Zentist, a provider of AI-enabled revenue cycle management (RCM) solutions for US dental groups and DSOs, has released its inaugural 2026 Dental RCM Trends & Insights Report. The report examines the operational and financial pressures shaping the dental revenue cycle and outlines how organisations can prepare for sustained performance in 2026.
Drawing on insights from more than 160 dental revenue cycle and insurance billing professionals, alongside expert commentary from industry leaders, the report highlights several key findings:
• Strong collections, unsustainable effort: Although 63% of practices report net collection rates of 90% or higher, this performance is increasingly maintained through intensive manual labour rather than operational efficiency
• Eligibility remains the top operational burden: 71% of respondents identified real-time insurance verification as their primary daily challenge, with reliance on batch processing and manual portal checks contributing to avoidable denials and front-office friction
• Rising patient financial responsibility: 31% cited increasing patient out-of-pocket costs as the trend most likely to affect business performance in 2026
• Growing denials and payer scrutiny: 78% reported an increase in claim denials or payer scrutiny over the past year, largely linked to evolving policy interpretations around medical necessity and frequency limits
• Accelerating automation adoption: 58% of practices have adopted or plan to adopt AI and automation tools in 2026, focusing on high-volume workflows such as eligibility verification and payment posting
• Different strategies by size: Solo practices prioritise patient payment technologies to secure immediate cash flow, while DSOs invest in broader automation ecosystems to improve multi-site efficiency
Commenting on the findings, Ato Kasymov, chief executive officer and co-founder of Zentist, said: “Dental organisations are under increasing pressure.

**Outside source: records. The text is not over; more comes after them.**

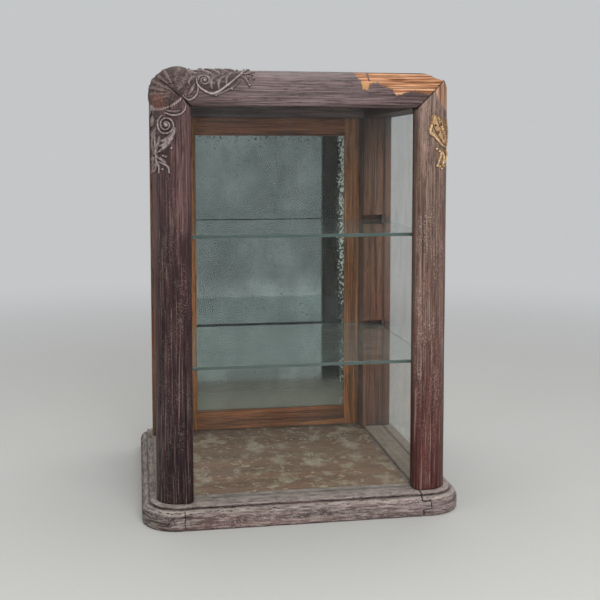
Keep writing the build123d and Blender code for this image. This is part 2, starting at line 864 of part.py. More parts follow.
pieces = {
    "base_front_rail": base_front_rail,
    "base_corner_left": base_corner_left,
    "base_corner_right": base_corner_right,
    "base_side_rail_left": base_side_rail_left,
    "base_side_rail_right": base_side_rail_right,
    "base_back_rail": base_back_rail,
    "base_dowels": base_dowels,
    "floor_panel": floor_panel,
    "floor_cleat_left": floor_cleat_left,
    "floor_cleat_right": floor_cleat_right,
    "side_sill_left": side_sill_left,
    "side_sill_right": side_sill_right,
    "front_post_left": front_post_left,
    "front_post_right": front_post_right,
    "top_front_rail": top_front_rail,
    "top_side_rail_left": top_side_rail_left,
    "top_side_rail_right": top_side_rail_right,
    "rear_header": rear_header,
    "top_panel": top_panel,
    "top_dowels": top_dowels,
    **rear_posts,
    "front_glass": front_glass,
    "side_glass_left": side_glass_left,
    "side_glass_right": side_glass_right,
    "glass_bead_left": glass_bead_left,
    "glass_bead_right": glass_bead_right,
    "glass_bead_top": glass_bead_top,
    **shelves,
    **door_frame,
    "mirror_plate": mirror_plate,
    "mirror_backboard": mirror_backboard,
    "mirror_fillets": mirror_fillets,
    **hinge_leaves,
    **hinge_pins,
    "door_knob": door_knob,
    "turn_button": turn_button,
    "turn_button_screw": turn_button_screw,
    "corner_cap_left": corner_cap_left,
    **ornament,
}

for name, piece in pieces.items():
    piece.part.label = name
    export_step(piece.part, f"parts/{name}.step")
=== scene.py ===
"""Looks of a countertop display case: worn veneer, an oak door with an old mirror, glass and gilt ornament.

Places are millimetres in the object's own frame: the glass front faces -Y, +Z is up and the origin lies on the
resting surface under the middle of the case. The nodes of a material work in metres.
"""

from __future__ import annotations

import logging
import math
from dataclasses import dataclass
from enum import Enum
from functools import partial
from typing import Any, Callable

import bpy
import numpy as np
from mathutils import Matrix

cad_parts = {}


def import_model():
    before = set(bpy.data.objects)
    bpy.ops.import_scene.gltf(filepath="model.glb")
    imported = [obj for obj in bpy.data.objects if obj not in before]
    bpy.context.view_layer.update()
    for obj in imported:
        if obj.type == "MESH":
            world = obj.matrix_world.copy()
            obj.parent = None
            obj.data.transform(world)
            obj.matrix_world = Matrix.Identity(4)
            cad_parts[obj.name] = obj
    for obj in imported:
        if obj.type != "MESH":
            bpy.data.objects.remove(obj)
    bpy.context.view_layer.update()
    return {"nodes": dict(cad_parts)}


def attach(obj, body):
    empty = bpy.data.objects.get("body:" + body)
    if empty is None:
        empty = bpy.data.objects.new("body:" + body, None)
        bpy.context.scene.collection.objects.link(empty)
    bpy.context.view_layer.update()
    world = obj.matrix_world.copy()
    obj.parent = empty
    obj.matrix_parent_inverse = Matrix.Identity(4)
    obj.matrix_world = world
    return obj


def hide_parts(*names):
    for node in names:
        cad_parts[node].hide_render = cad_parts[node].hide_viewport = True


logging.basicConfig(level=logging.INFO, format="%(message)s")
log = logging.getLogger("display_case")

Pair = tuple[float, float]
Place = tuple[float, float, float]
Points = tuple[Pair, ...]
Colour = tuple[float, float, float, float]
Tones = tuple[tuple[float, str], ...]
Put = Callable[..., bpy.types.Node]
Array = np.ndarray

# Setting of a mapping node that eases in and out between its ends
SMOOTH = {"interpolation_type": "SMOOTHSTEP"}


@dataclass(frozen=True)
class Case:
    """Driving sizes of the case, as in the part.

    Attributes:
        opening: Half the width of the front opening.
        head: Height of the opening's top.
        member: Width of a post and of the top rail.
        foot: Height of the base, on which the posts stand.
        face: Depth of the front frame's flat face.
        back: Depth of the front frame's back.
        bend: Radius of the large outer round of a member.
        corner: Radius of the frame's outer corner, seen from the front.
    """

    opening: float = 146.0
    head: float = 535.0
    member: float = 47.0
    foot: float = 29.0
    face: float = -178.5
    back: float = -146.5
    bend: float = 29.0
    corner: float = 34.0


CASE = Case()
OUTER = CASE.opening + CASE.member
TOP = CASE.head + CASE.member
# Axis of the round that runs up a post, and the height of the one along the top rail
BEND_X, BEND_Y, BEND_Z = OUTER - CASE.bend, CASE.face + CASE.bend, TOP - CASE.bend
# Gap between the ends of a section's two halves, so that no two points fall together
SEAM = 0.4


class Grain(Enum):
    """Axis along which a board's fibres run."""

    X = 0
    Y = 1
    Z = 2


def linear(shade: str) -> Colour:
    """Turns an sRGB hex value into linear light.

    Args:
        shade: Six hex digits after a hash.

    Returns:
        Red, green, blue and an alpha of one.
    """
    parts = (int(shade[place : place + 2], 16) / 255 for place in (1, 3, 5))
    red, green, blue = (p / 12.92 if p <= 0.04045 else ((p + 0.055) / 1.055) ** 2.4 for p in parts)
    return (red, green, blue, 1.0)


def set_stops(band: bpy.types.ColorRamp, stops: tuple[tuple[float, Any], ...]) -> None:
    """Gives a ramp its stops: a share, and a hex value or a grey level."""
    band.interpolation = "EASE"
    while len(band.elements) > 1:
        band.elements.remove(band.elements[0])
    for index, (share, shade) in enumerate(stops):
        stop = band.elements[0] if index == 0 else band.elements.new(share)
        stop.position = share
        stop.color = linear(shade) if isinstance(shade, str) else (shade, shade, shade, 1.0)


def add_node(
    tree: bpy.types.NodeTree, kind: str, inputs: dict | None = None, **settings: Any
) -> bpy.types.Node:
    """Adds one node with its settings, values and links.

    Args:
        tree: Node tree that gets the node.
        kind: Blender's name for the node type.
        inputs: Value, node or output socket for each input, by name or place.
        settings: Attributes of the node itself, set before its inputs, or the stops of its ramp.

    Returns:
        The new node. Given as an input it stands for its first live output.
    """
    node = tree.nodes.new(kind)
    for name, value in settings.items():
        if name == "stops":
            set_stops(node.color_ramp, value)
        else:
            setattr(node, name, value)
    for key, value in (inputs or {}).items():
        live = [s for s in node.inputs if s.enabled]
        socket = node.inputs[key] if isinstance(key, int) else next(s for s in live if s.name == key)
        if isinstance(value, bpy.types.Node):
            value = next(s for s in value.outputs if s.enabled)
        if isinstance(value, bpy.types.NodeSocket):
            tree.links.new(value, socket)
        else:
            socket.default_value = value
    return node


def new_material(name: str) -> tuple[bpy.types.Material, Put]:
    """Starts an empty material.

    Args:
        name: The real finish that it stands for.

    Returns:
        The material and the node adder bound to its tree.
    """
    material = bpy.data.materials.new(name)
    material.use_nodes = True
    material.node_tree.nodes.clear()
    return material, partial(add_node, material.node_tree)


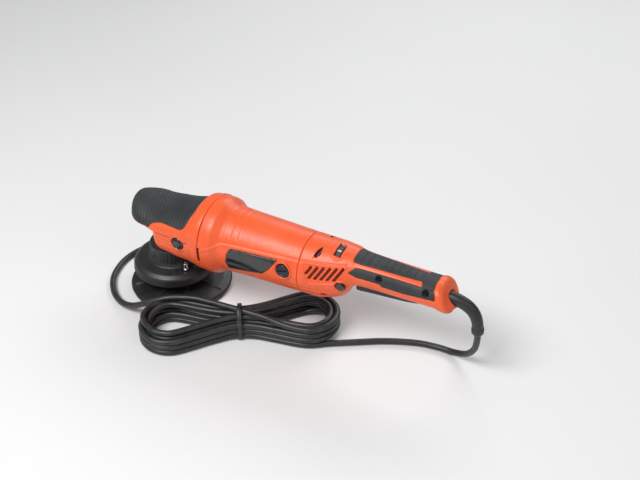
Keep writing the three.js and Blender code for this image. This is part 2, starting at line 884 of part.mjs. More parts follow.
piece(
  "handle_shell_left",
  cut(shellBody.intersect(box(100, 400, -60, -GAP / 2, 0, 200)), ...screwWells),
  ORANGE,
);
piece("handle_shell_right", shellBody.intersect(box(100, 400, GAP / 2, 60, 0, 200)), ORANGE);

piece("grip_top", gripSkin(topGrip(0), 0, RUBBER), RUBBER_BLACK);
const sideInlays = cut(
  gripSkin(sideGrip(0), 0, RUBBER),
  ...screwWells,
);
for (const { name, sign } of SIDES)
  piece(
    `grip_side_${name}`,
    sideInlays.intersect(box(200, 400, ...across(sign, 5, 60), 60, 140)),
    RUBBER_BLACK,
  );

HANDLE_SCREWS.forEach(([x, z], index) =>
  piece(`handle_screw_${index + 1}`, turnedY(
    [
      [-17, 0],
      [-14.3, 0],
      [-14.3, 3.1],
      [-17, 3.1],
    ],
    x,
    z,
    14,
  ), DARK_STEEL),
);

// ---------------------------------------------------------------- controls
piece(
  "paddle_trigger",
  prismY(
    outline([
      [241, 79.5],
      [296, 84.5],
      [312, 87],
      [318, 90.5],
      [312, 95],
      [300, 92],
      [250, 90.5],
      [243, 92],
    ]),
    -TRIGGER_HALF,
    TRIGGER_HALF,
  ),
  PLASTIC_BLACK,
);
piece(
  "lock_button",
  turnedY(rod(-28.6, -17, LOCK_BUTTON.r), LOCK_BUTTON.x, LOCK_BUTTON.z, 24),
  PLASTIC_BLACK,
);
piece(
  "speed_dial",
  turnedX(
    tube(DIAL.x - DIAL.width / 2, DIAL.x + DIAL.width / 2, 2.6, DIAL.r),
    DIAL.y,
    DIAL.z,
    36,
  ),
  PLASTIC_BLACK,
);
piece(
  "speed_controller",
  join(
    box(206, 217, -14, 10, 94, 112),
    turnedX(rod(216, 227, 2.2), DIAL.y, DIAL.z, 14),
  ),
  BOARD_GREEN,
);
piece("switch_module", box(256, 298, -7, 7, 99.5, 110.5), PLASTIC_BLACK);

// ---------------------------------------------------------------- cord
function curveThrough(points) {
  return new THREE.CatmullRomCurve3(points.map(([x, y, z]) => new THREE.Vector3(x, y, z)));
}

// The boot leaves the tail level and droops under the cord's weight.
const boot = new THREE.CubicBezierCurve3(
  new THREE.Vector3(TAIL_X - 5, 0, EXIT_Z),
  new THREE.Vector3(TAIL_X + 21, 0, EXIT_Z),
  new THREE.Vector3(TAIL_X + 33, 2, EXIT_Z - 9),
  new THREE.Vector3(TAIL_X + 33, 4, EXIT_Z - 38),
);
function bootRings(steps, sides) {
  const frames = boot.computeFrenetFrames(steps);
  return Array.from({ length: steps + 1 }, (_, step) => {
    const share = step / steps;
    const radius = share > 0.9 ? 6.7 : 7.3 - 1.4 * share;
    const centre = boot.getPointAt(share);
    return Array.from({ length: sides }, (_, side) => {
      const angle = (2 * Math.PI * side) / sides;
      return centre
        .clone()
        .addScaledVector(frames.normals[step], radius * Math.cos(angle))
        .addScaledVector(frames.binormals[step], radius * Math.sin(angle));
    });
  });
}
piece("strain_relief", loft(bootRings(10, 12)), RUBBER_BLACK);

const LEAD_ROUTE = [
  [374, 4.1, 62.6],
  [373.8, 6.5, 49],
  [370, 12, 31.5],
  [360, 20, 15],
  [344, 26.5, 5.5],
  [326, 28, CORD_Z],
  [306, 25, CORD_Z],
  [286, 18, CORD_Z],
  [266, 8.5, CORD_Z],
  [248, -2.2, CORD_Z],
  [232, -12.2, CORD_Z],
  [216, -22.2, CORD_Z],
  [199.5, -32.6, CORD_Z],
];
const TAIL_ROUTE = [
  [52, -57, 31.4],
  [37.5, -63, 30.6],
  [23, -70.5, 26.6],
  [7.5, -75, 19],
  [-9, -76, 11],
  [-26, -72.5, 6],
  [-42, -64, 4],
  [-56, -51.5, CORD_Z],
  [-67, -36, CORD_Z],
  [-73.5, -18, CORD_Z],
  [-76, 0, CORD_Z],
  [-73.5, 18, CORD_Z],
  [-67, 35, CORD_Z],
  [-56, 51, CORD_Z],
  [-41, 65, CORD_Z],
  [-24, 77, CORD_Z + 0.2],
  [-6, 87, CORD_Z + 1.6],
  [10, 94.5, 8.4],
  [24, 99.3, 12],
  [36, 100.5, 13.5],
];
const cordSection = new THREE.Shape();
cordSection.absarc(0, 0, CORD_D / 2, 0, 2 * Math.PI, false);
const cordTube = (route, steps) =>
  solidOf(
    new THREE.ExtrudeGeometry(cordSection, {
      steps,
      bevelEnabled: false,
      curveSegments: 4,
      extrudePath: curveThrough(route),
    }),
  );

// The hank's outline: a round lobe at each end, drawn in to a waist at the tie.
function hankOutline(grow) {
  const { lobe, lobeR, waist } = HANK;
  const arc = THREE.MathUtils.degToRad(107);
  const nearTie = waist + 3 + grow;
  const shape = new THREE.Shape();
  shape.absarc(lobe, 0, lobeR + grow, -arc, arc, false);
  shape.lineTo(14, nearTie);
  shape.quadraticCurveTo(0, nearTie - 6, -14, nearTie);
  shape.absarc(-lobe, 0, lobeR + grow, Math.PI - arc, Math.PI + arc, false);
  shape.lineTo(-14, -nearTie);
  shape.quadraticCurveTo(0, -nearTie + 6, 14, -nearTie);
  return shape;
}
const TIE = { half: 2.5, thick: 1.4 };
const laid = (solid) => solid.rotate([0, 0, HANK.turn]).translate([HANK.x, HANK.y, 0]);
const tieCore = { y: HANK.waist - TIE.thick - GAP, low: TIE.thick + 2 * GAP };
const core = (grow) =>
  box(
    -20,
    20,
    -tieCore.y - grow,
    tieCore.y + grow,
    tieCore.low - grow,
    HANK.height - tieCore.low + grow,
  );
const band = (half) => box(-half, half, -60, 60, -10, 60);
piece(
  "cord_hank",
  laid(cut(prismZ(hankOutline(0), 0.1, HANK.height, 6), cut(band(TIE.half + GAP), core(0)))),
  CORD_BLACK,
);
piece(
  "cord_tie",
  laid(cut(band(TIE.half).intersect(core(GAP + TIE.thick)), core(GAP))),
  PLASTIC_BLACK,
);
const hankClear = laid(prismZ(hankOutline(GAP), -10, 60, 6));
piece("cord_lead", cut(cordTube(LEAD_ROUTE, 24), hankClear), CORD_BLACK);
piece("cord_tail", cut(cordTube(TAIL_ROUTE, 26), hankClear), CORD_BLACK);

// Round-pin mains plug, lying behind the head.
const PLUG = { x: 36.8, y: 100.5, z: 13.5 };
const plugShape = [
  [0, 0],
  [45, 0],
  [45, 12.5],
  [40, 13.4],
  [18, 12],
  [8, 8],
  [0, 6],
];
piece(
  "plug",
  turnedX(plugShape.map(([x, r]) => [PLUG.x + x, r]), PLUG.y, PLUG.z, 28),
  PLASTIC_BLACK,
);
for (const { name, sign } of SIDES)
  piece(
    `plug_pin_${name}`,
    turnedX(rod(PLUG.x + 45.3, PLUG.x + 64, 2.4), PLUG.y + sign * 9.5, PLUG.z, 12),
    BRASS,
  );

export default polisher;
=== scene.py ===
"""A corded dual action polisher: its visible skins, rubber inlays, controls, plate and cord, built
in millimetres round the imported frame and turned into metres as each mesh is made."""

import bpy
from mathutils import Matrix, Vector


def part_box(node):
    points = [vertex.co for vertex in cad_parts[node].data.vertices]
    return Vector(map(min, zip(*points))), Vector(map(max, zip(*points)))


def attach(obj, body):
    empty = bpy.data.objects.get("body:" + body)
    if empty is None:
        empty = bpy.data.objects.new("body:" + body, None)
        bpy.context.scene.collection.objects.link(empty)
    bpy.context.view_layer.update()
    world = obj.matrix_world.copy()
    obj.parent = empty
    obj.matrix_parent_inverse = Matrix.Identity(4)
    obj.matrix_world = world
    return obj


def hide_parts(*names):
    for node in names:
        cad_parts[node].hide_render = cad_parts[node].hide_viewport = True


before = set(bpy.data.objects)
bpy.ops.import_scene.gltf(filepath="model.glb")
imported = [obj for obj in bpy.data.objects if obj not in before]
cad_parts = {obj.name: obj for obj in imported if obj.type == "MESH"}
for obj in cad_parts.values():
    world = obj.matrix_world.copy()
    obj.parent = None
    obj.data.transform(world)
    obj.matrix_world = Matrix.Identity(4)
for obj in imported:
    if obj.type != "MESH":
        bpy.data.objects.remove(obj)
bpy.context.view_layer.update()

import math

import bmesh
import bpy
import numpy as np
from mathutils import Matrix, Vector

MM = 0.001
SEED = 7
random = np.random.default_rng(SEED)


def cad(node):
    """Lowest and highest corner of a CAD node, in millimetres."""
    low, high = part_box(node)
    return np.array(low) / MM, np.array(high) / MM


def cad_middle(node):
    low, high = cad(node)
    return (low + high) / 2


# ------------------------------------------------------------------ places, from the frame
SHAFT_LOW, SHAFT_HIGH = cad("armature_shaft")
AXIS_Z = (SHAFT_LOW[2] + SHAFT_HIGH[2]) / 2  # motor axis over the plate's face
HOUSING_LOW, HOUSING_HIGH = cad("motor_housing")
SEAM_FRONT, SEAM_REAR = HOUSING_LOW[0], HOUSING_HIGH[0]
NOSE_X = cad("head_shell")[0][0]
TAIL_X = cad("strain_relief")[0][0] + 5
CORD_D = 7.0
CORD_Z = CORD_D / 2 + 0.1
EXIT_Z = 101.0

# ------------------------------------------------------------------ camera
CAMERA_AT = (0.5847, -0.7466, 0.7258)
CAMERA_RIGHT = Vector((0.886, 0.464, 0.0))
CAMERA_FORWARD = Vector((-0.377, 0.720, -0.582))
CAMERA_SENSOR, CAMERA_LENS = 36, 55.2


def make_camera():
    camera = bpy.data.objects.new("camera", bpy.data.cameras.new("camera"))
    bpy.context.scene.collection.objects.link(camera)
    forward = CAMERA_FORWARD.normalized()
    right = (CAMERA_RIGHT - forward * CAMERA_RIGHT.dot(forward)).normalized()
    up = right.cross(forward)
    turn = Matrix((right, up, -forward)).transposed().to_4x4()
    camera.matrix_world = Matrix.Translation(CAMERA_AT) @ turn
    camera.data.sensor_width = CAMERA_SENSOR
    camera.data.lens = CAMERA_LENS
    camera.data.clip_start = 0.01
    bpy.context.scene.camera = camera


make_camera()


# ------------------------------------------------------------------ small mathematics
def smooth(value):
    """0 to 1 with level ends."""
    value = np.clip(value, 0, 1)
    return value * value * (3 - 2 * value)


def bump(distance, width):
    """1 on a line, fading to 0 at width from it."""
    return smooth(1 - np.abs(distance) / width)


def within(distance, reach, edge=0.6):
    """1 where distance is well under reach, 0 past it, with a soft edge between."""
    return smooth((reach - distance) / edge)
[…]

Patients are paying more out of pocket, payer requirements are tightening, and administrative complexity continues to grow. Practices are maintaining strong collection rates, but at rising operational cost — an ‘efficiency paradox’ driven by unsustainable manual effort.”
“The solution is targeted automation,” he added. “Organisations that want to remain resilient in 2026 must move from manual dependency to scalable systems.”